Talk all you want about Iraq, the Bush Doctrine, “compassionate conservatism”, or other remnants of the Bush Presidency, but its lasting legacy is likely to be the beginning of the reversal of judicial activism led by the John Roberts Supreme Court. There are significant signs in the term just ended that the fifty-year trend in looking to the Court for redress of every social grievance will soon be reversed, however incrementally and however closely divided in numerous 5-4 decisions.
And, for those of us who would have preferred bolder sweeping reversals in some of the key decisions recently rendered, there is a lot to like about this incrementalism. For example, I would have preferred a completely stricken McCain-Feingold campaign finance law, but the significant restoration of political speech in the last days of an election campaign severely guts it. Likewise, I would have preferred much more clarity in the decision involving student free speech, including Justice Thomas’s recommendation that the traditional in loco parentis legal doctrine be restored and a reversal of the Tinker decision of 1969 that started us down the path to near anarchy in many of our schools.

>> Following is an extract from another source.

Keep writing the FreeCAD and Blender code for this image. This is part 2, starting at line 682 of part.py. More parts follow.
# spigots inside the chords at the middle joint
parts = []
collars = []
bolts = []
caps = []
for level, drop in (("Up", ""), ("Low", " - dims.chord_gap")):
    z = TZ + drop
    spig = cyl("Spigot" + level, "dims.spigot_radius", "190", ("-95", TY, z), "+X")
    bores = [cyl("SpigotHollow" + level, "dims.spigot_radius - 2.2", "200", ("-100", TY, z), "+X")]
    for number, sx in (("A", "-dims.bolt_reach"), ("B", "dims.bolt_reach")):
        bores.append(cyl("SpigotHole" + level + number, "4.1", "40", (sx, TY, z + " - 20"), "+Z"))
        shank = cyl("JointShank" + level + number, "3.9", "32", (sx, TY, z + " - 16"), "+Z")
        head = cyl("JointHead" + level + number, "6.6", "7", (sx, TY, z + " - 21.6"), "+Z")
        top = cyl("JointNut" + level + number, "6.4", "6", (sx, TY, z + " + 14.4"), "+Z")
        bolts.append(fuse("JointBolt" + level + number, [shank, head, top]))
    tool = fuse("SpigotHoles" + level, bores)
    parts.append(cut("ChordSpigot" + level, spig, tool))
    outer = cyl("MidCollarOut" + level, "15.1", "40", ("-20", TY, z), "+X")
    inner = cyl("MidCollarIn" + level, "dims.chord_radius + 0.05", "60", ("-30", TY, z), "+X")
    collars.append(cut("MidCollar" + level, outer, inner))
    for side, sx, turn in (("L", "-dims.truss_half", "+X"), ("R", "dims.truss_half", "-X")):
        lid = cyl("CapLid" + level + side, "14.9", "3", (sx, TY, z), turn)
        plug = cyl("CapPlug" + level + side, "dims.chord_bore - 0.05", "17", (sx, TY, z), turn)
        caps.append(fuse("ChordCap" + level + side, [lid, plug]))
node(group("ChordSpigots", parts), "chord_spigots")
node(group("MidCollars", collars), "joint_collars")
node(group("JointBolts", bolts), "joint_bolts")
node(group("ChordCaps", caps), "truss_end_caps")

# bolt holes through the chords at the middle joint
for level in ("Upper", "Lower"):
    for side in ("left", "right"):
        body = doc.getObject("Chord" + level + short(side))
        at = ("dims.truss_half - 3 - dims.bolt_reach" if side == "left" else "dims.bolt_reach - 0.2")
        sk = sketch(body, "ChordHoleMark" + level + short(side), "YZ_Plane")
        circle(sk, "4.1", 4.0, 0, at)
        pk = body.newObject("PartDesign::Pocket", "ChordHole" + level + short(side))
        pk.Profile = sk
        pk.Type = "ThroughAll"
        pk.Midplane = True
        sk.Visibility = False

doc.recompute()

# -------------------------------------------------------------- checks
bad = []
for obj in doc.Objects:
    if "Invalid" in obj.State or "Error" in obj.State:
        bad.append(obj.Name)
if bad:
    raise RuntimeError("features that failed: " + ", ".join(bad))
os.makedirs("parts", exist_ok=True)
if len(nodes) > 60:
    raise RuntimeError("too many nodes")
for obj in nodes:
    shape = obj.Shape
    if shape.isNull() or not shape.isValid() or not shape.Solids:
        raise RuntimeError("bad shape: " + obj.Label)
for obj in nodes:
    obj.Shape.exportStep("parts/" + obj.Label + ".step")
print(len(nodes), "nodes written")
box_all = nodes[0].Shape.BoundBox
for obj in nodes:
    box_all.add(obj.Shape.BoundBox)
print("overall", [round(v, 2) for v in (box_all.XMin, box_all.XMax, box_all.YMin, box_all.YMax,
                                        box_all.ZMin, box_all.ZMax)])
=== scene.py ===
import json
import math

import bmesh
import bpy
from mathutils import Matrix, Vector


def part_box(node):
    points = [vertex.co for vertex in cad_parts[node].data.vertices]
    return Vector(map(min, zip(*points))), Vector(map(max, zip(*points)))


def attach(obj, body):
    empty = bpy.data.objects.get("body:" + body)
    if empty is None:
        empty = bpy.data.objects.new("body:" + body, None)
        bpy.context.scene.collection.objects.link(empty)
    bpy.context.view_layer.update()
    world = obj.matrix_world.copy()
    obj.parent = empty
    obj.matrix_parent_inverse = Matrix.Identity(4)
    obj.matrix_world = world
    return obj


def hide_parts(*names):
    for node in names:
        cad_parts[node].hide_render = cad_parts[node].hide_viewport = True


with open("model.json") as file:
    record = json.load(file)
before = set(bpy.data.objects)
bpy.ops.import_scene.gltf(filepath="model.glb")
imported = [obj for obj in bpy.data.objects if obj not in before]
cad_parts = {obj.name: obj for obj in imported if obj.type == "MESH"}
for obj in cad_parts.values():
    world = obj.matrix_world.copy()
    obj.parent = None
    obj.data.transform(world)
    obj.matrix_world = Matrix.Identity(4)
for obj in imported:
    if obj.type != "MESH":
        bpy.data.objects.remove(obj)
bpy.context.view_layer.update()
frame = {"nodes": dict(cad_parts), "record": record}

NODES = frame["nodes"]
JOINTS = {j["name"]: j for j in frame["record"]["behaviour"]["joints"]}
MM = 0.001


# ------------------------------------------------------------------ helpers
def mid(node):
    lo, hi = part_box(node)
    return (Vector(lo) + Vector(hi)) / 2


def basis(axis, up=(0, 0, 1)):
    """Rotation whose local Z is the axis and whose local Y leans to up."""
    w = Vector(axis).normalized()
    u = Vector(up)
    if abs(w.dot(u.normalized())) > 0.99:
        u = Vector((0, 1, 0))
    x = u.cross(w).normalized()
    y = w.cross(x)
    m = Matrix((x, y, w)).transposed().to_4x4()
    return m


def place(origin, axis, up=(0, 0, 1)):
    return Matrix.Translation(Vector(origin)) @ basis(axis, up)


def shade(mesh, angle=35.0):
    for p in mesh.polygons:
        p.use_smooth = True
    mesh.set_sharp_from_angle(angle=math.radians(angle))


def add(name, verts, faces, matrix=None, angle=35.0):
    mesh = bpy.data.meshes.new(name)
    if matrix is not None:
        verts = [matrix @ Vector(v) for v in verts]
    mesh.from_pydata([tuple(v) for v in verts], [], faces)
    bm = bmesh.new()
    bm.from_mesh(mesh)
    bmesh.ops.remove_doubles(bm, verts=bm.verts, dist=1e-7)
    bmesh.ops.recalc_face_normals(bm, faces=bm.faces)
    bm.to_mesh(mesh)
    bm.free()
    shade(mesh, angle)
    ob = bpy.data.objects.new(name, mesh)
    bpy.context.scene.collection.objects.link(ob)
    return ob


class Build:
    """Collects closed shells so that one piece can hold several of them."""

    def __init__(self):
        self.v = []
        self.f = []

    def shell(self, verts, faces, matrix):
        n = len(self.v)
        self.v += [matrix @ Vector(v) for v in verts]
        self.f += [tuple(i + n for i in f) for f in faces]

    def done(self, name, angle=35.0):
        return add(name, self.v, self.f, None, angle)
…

Of course, the decision generating the most controversy was the ruling in multiple opinions that at long last substantially ended the use of voluntary plans to create racial balance among students in public schools. Here again, we had an incrementalism that was gratifying, but not completely fulfilling, in that, contrary to Justice Kennedy’s muddled concurrence, we should have had a complete declaration that, in the true meaning of the 14th Amendment and Dr. King’s legacy, our constitution is color blind.

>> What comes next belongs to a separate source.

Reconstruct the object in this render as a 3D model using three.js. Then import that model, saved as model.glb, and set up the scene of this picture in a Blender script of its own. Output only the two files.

But I won’t let the perfect be the enemy of the very good, for the real message from this term is that Presidential elections have consequences that are truly transformational, and Bush’s appointments of Roberts and Alito may indeed begin to direct us away from much of the judicial tyranny of the past several decades and take us back to, as Roberts himself put it, “a modest approach to judging, which is good for the legal system as a whole”.